My response to that is sucks to be them. If companies want to take advantage of lower cost of living to make their products overseas, they shouldn't be protected from the other side of the coin. Either you deal with grey market imports or you price them out of business. If that means pricing out of certain markets, tough. They've been pricing US workers out of markets for decades.
The SC seems concerned with that as well. They don't like the defendant, but they really don't like this implication.
I suspect that the decision will be that once something is sold in the US that first sale applies, but not before.
Because copyright doesn't work the way you think it does. Read the link I posted earlier.
That is a horrible assumption. That's your problem.
My electrical engineering textbook from India cost me like 600 rupees. Which is like ten bucks in the US. I'd imagine that, for at least many Indian students, 600 rupees is worth a lot more to them than ten bucks is to me.
It's not "dumping product." It's localizing pricing of product to more accurately reflect the buying power of those in developing economies relative to the U.S. dollar (or other country of origin for the work). And these are essentially "digital goods," in that even for textbooks the bulk of the cost of production is not in the paper and binding* but rather in the writing and marketing.
* - These are of lower quality in international versions anyway.
Because if its not then your copyright doesn't mean anything.
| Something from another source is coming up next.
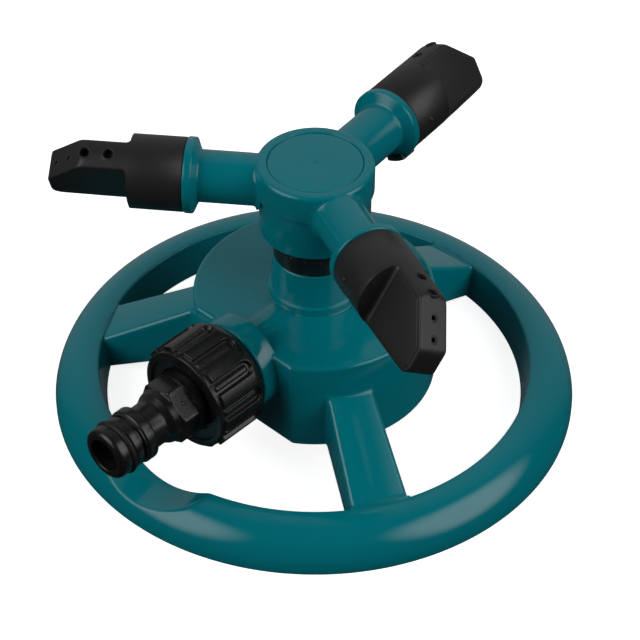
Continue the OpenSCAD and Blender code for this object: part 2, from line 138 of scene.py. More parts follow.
def rounded(corners, closed=False, steps=5):
    """Path through (u, v, radius) corners; each becomes the arc of that radius tangent to both sides."""
    path = []
    count = len(corners)
    for k, (u, v, radius) in enumerate(corners):
        here = np.array([u, v], float)
        if radius == 0 or (not closed and k in (0, count - 1)):
            path.append(here)
            continue
        back = np.array(corners[k - 1][:2]) - here
        ahead = np.array(corners[(k + 1) % count][:2]) - here
        back /= np.linalg.norm(back)
        ahead /= np.linalg.norm(ahead)
        half = math.acos(np.clip(back @ ahead, -1, 1)) / 2
        sweep = math.pi - 2 * half
        middle = (back + ahead) / np.linalg.norm(back + ahead)
        centre = here + middle * radius / math.sin(half)
        first = here + back * radius / math.tan(half) - centre
        last = here + ahead * radius / math.tan(half) - centre
        for t in np.linspace(0, 1, steps + 1):
            mix = (math.sin((1 - t) * sweep) * first + math.sin(t * sweep) * last) / math.sin(sweep)
            path.append(centre + mix)
    return np.array(path)


def subdivided(path, steps):
    """Closed path whose side from p to q is split into steps(p, q) equal parts."""
    points = []
    for p, q in zip(path, np.roll(path, -1, axis=0)):
        count = steps(p, q)
        points += [p + (q - p) * k / count for k in range(count)]
    return np.array(points)


def full_turn(count):
    """Column of evenly spaced angles round the circle."""
    return np.linspace(0, 2 * math.pi, count, endpoint=False)[:, None]


def turned(r, a, z, closed=False):
    """Surface (r cos a, r sin a, z) over a grid of angles and profile points."""
    return grid(np.stack([r * np.cos(a), r * np.sin(a), z], -1), close_u=True, close_v=closed)


def revolve(profile, count=96):
    """Surface of an (r, z) profile turned round Z."""
    a = full_turn(count)
    return turned(profile[:, 0] + 0 * a, a, profile[:, 1] + 0 * a)


def ball(radius, height, rings, count):
    """Ball of a radius and a half height, drawn round Z."""
    a = np.linspace(0, math.pi, rings)
    return revolve(np.stack([radius * np.sin(a), height * np.cos(a)], -1), count)


def placed(part, matrix):
    """A part's points moved by a 4 x 4 matrix."""
    points, faces = part
    m = np.array(matrix)
    return points @ m[:3, :3].T + m[:3, 3], faces


def along_hose(part):
    """Turns a part drawn round Z so that it lies along -Y at the height of the inlet."""
    return placed(part, Matrix.Translation((0, 0, INLET_Z)) @ Matrix.Rotation(math.pi / 2, 4, "X"))


def about_z(part, degrees):
    """A part turned round Z."""
    return placed(part, Matrix.Rotation(math.radians(degrees), 4, "Z"))


def on_arm(part, k, tilt):
    """A part drawn along +X placed on arm k, tilted about the arm by the given angle."""
    turn = Matrix.Rotation(math.radians(ARM_ANGLES[k]), 4, "Z")
    lean = Matrix.Rotation(math.radians(tilt), 4, "X")
    return placed(part, turn @ Matrix.Translation((0, 0, ARM_Z)) @ lean)


def fillet(distance, radius):
    """Height of a concave quarter round of that radius at a distance from the wall."""
    x = np.clip(distance, 0, radius)
    return radius - np.sqrt(radius ** 2 - (radius - x) ** 2)


def soft_min(a, b, width):
    """Smaller of a and b, rounded off where they differ by less than width."""
    near = np.maximum(width - np.abs(a - b), 0) / width
    return np.minimum(a, b) - near ** 2 * width / 4


def step_up(x, edge, width):
    """0 below edge and 1 above it, smooth over width."""
    t = np.clip((x - edge) / width + 0.5, 0, 1)
    return t * t * (3 - 2 * t)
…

Anyone granted copyright in another country can sell it there, and then resell it in the United States.
You write a book and get copyright here and sell your book here. I say "Hey i can produce this for you in China if you sell me the copyright" and you say "ok, you can have the copyright in china". Then i sell books in china, buy them, and resell them in the United States, undercutting you.
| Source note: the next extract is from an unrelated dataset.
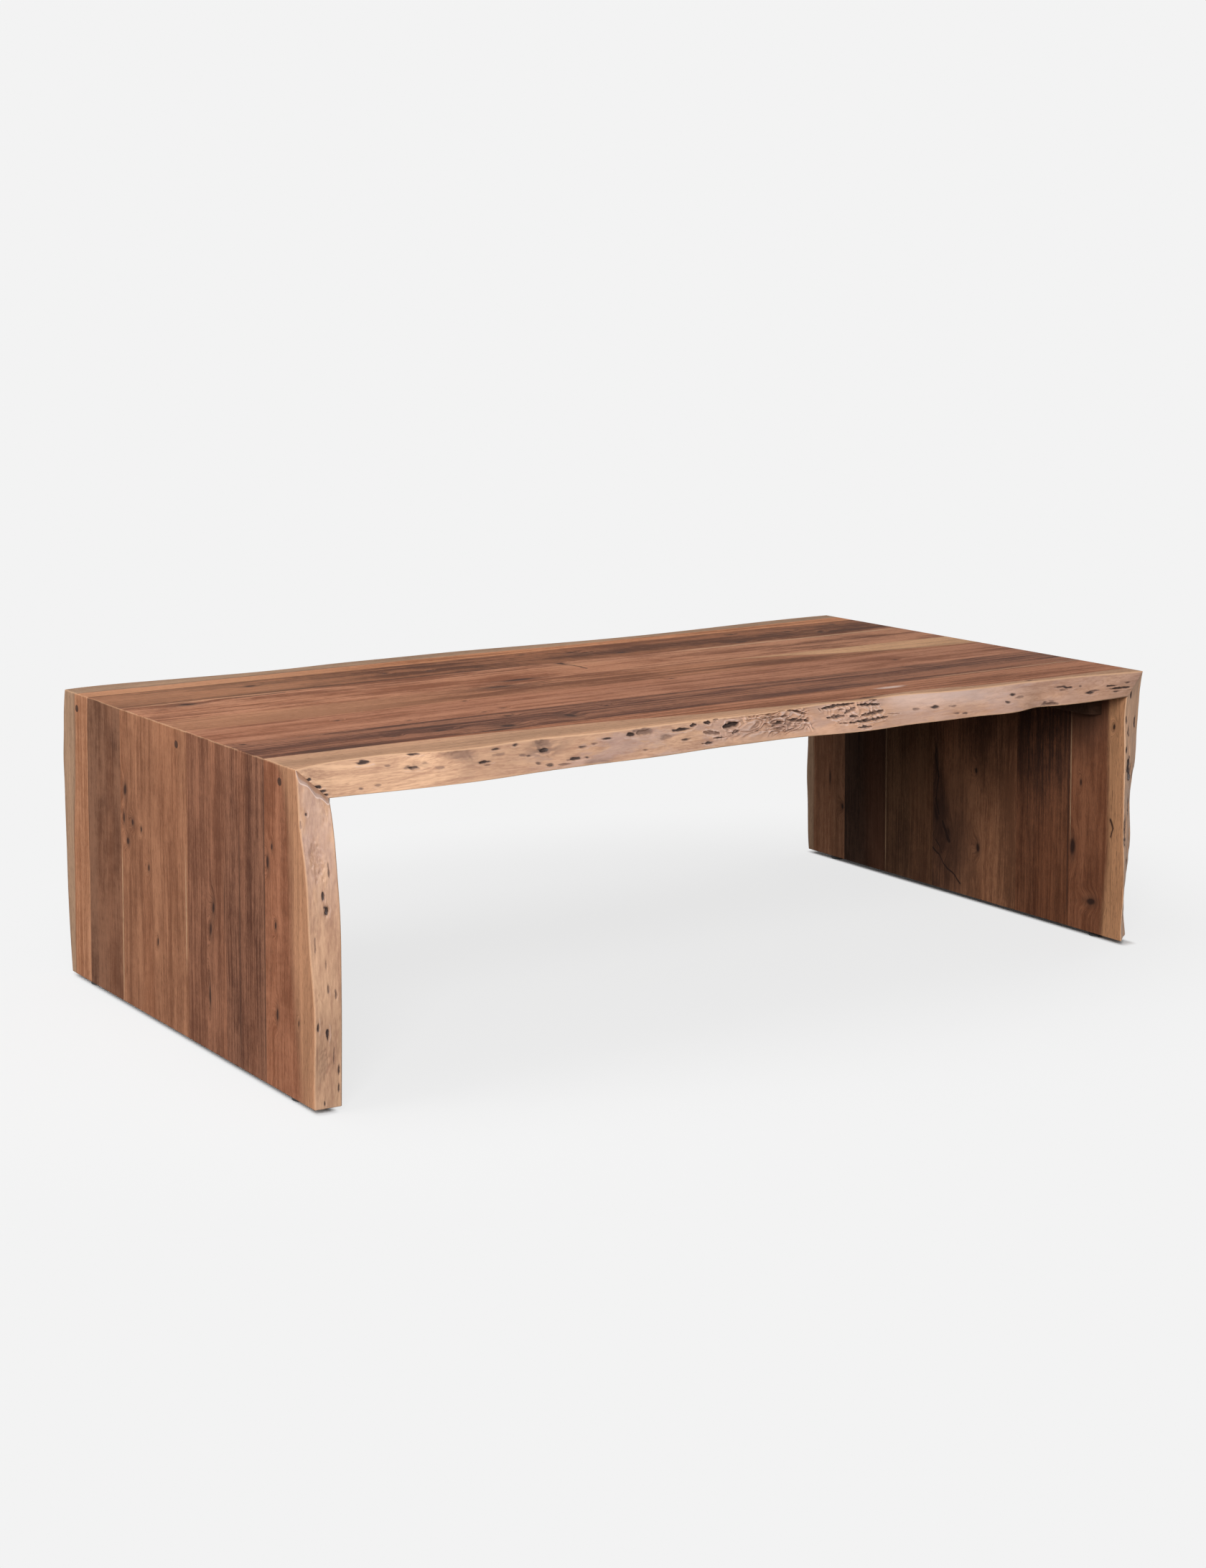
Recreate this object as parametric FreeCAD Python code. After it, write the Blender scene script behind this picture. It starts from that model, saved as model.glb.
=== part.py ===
import FreeCAD, Part
import os

from FreeCAD import Vector

# A waterfall coffee table. Three slabs of edge-glued boards meet in mitres at the two upper
# corners, and the slabs keep the tree's own wavy edge at the front and at the back.
# X runs along the length, the front is -Y, +Z is up, and the feet stand on z = 0.
# All sizes are in millimetres.

# Overall sizes
length = 1368.0
width = 758.0
height = 406.0
slab_thickness = 35.0
foot_stand = 7.0

# How far the live edges draw in from the overall width, at the most
front_swing = 80.0
back_swing = 40.0

# Joints between the boards of each slab, as shares of the width from the front
top_joint_shares = (0.178, 0.320, 0.464, 0.574, 0.738, 0.880)
left_joint_shares = (0.178, 0.320, 0.464, 0.738, 0.880)
right_joint_shares = (0.158, 0.308, 0.560, 0.714, 0.849)

# Live edges. Each row holds the share along the slab, then how deep the edge draws in on the
# outer face and on the inner face, as shares of the swing. The top runs from left to right, and
# the legs run from the floor to the mitre.
top_front_shares = (
    (0.000, 0.630, 0.405),
    (0.030, 0.840, 0.370),
    (0.070, 0.930, 0.290),
    (0.110, 0.900, 0.235),
    (0.155, 0.640, 0.206),
    (0.210, 0.670, 0.265),
    (0.260, 0.700, 0.295),
    (0.310, 0.600, 0.280),
    (0.370, 0.600, 0.260),
    (0.440, 0.600, 0.330),
    (0.490, 0.530, 0.320),
    (0.540, 0.580, 0.300),
    (0.590, 0.670, 0.160),
    (0.630, 0.560, 0.095),
    (0.680, 0.640, 0.140),
    (0.730, 0.480, 0.100),
    (0.785, 0.380, 0.070),
    (0.815, 0.390, 0.000),
    (0.845, 0.390, 0.070),
    (0.870, 0.360, 0.170),
    (0.895, 0.340, 0.090),
    (0.930, 0.290, 0.035),
    (0.965, 0.180, 0.030),
    (1.000, 0.088, 0.056),
)
top_back_shares = (
    (0.000, 0.220, 0.150),
    (0.057, 0.090, 0.040),
    (0.104, 0.230, 0.120),
    (0.152, 0.370, 0.230),
    (0.250, 0.510, 0.340),
    (0.306, 0.370, 0.220),
    (0.386, 0.360, 0.200),
    (0.472, 0.370, 0.240),
    (0.525, 0.510, 0.360),
    (0.582, 0.670, 0.480),
    (0.638, 0.820, 0.620),
    (0.759, 0.830, 0.660),
    (0.827, 0.670, 0.500),
    (0.898, 0.500, 0.380),
    (1.000, 0.500, 0.340),
)
left_front_shares = (
    (0.000, 0.130, 0.087),
    (0.170, 0.113, 0.070),
    (0.310, 0.120, 0.062),
    (0.420, 0.206, 0.062),
    (0.520, 0.270, 0.064),
    (0.660, 0.330, 0.100),
    (0.760, 0.430, 0.165),
    (0.830, 0.530, 0.210),
    (0.945, 0.590, 0.320),
    (1.000, 0.630, 0.405),
)
left_back_shares = (
    (0.000, 0.545, 0.600),
    (0.150, 0.350, 0.420),
    (0.300, 0.225, 0.310),
    (0.450, 0.160, 0.240),
    (0.600, 0.085, 0.160),
    (0.680, 0.050, 0.110),
    (0.757, 0.000, 0.070),
    (0.834, 0.050, 0.090),
    (0.910, 0.090, 0.120),
    (1.000, 0.220, 0.150),
)
right_front_shares = (
    (0.000, 0.440, 0.114),
    (0.080, 0.480, 0.112),
    (0.170, 0.480, 0.078),
    (0.250, 0.420, 0.065),
    (0.340, 0.350, 0.072),
    (0.440, 0.362, 0.090),
    (0.550, 0.355, 0.094),
    (0.650, 0.260, 0.094),
    (0.770, 0.220, 0.094),
    (0.880, 0.175, 0.110),
    (0.960, 0.130, 0.090),
    (1.000, 0.088, 0.056),
)
right_back_shares = (
    (0.000, 0.500, 0.440),
    (0.100, 0.420, 0.370),
    (0.220, 0.360, 0.355),
    (0.350, 0.300, 0.290),
    (0.470, 0.360, 0.338),
    (0.620, 0.440, 0.350),
    (0.780, 0.400, 0.300),
    (0.900, 0.450, 0.310),
    (1.000, 0.500, 0.340),
)

# Screws driven through each leg into the end of the top, under wooden plugs
joint_screw_shares = (0.124, 0.504, 0.930)
joint_screw_depth_share = 0.6
joint_screw_length = 60.0
plug_diameter = 10.0
plug_length = 7.0
plug_edge = 0.5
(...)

It only gets worse if we consider nations who are less than scrupulous with how they handle copyright.
There likely does exist an equilibrium price (accounting for transportation costs. I.E. if you were to take the price in the low country and add transportation costs you get the price in the high cost country, not literally the same price) which you can profit from in both nations. But this price won't maximize profit compared to segmenting the market.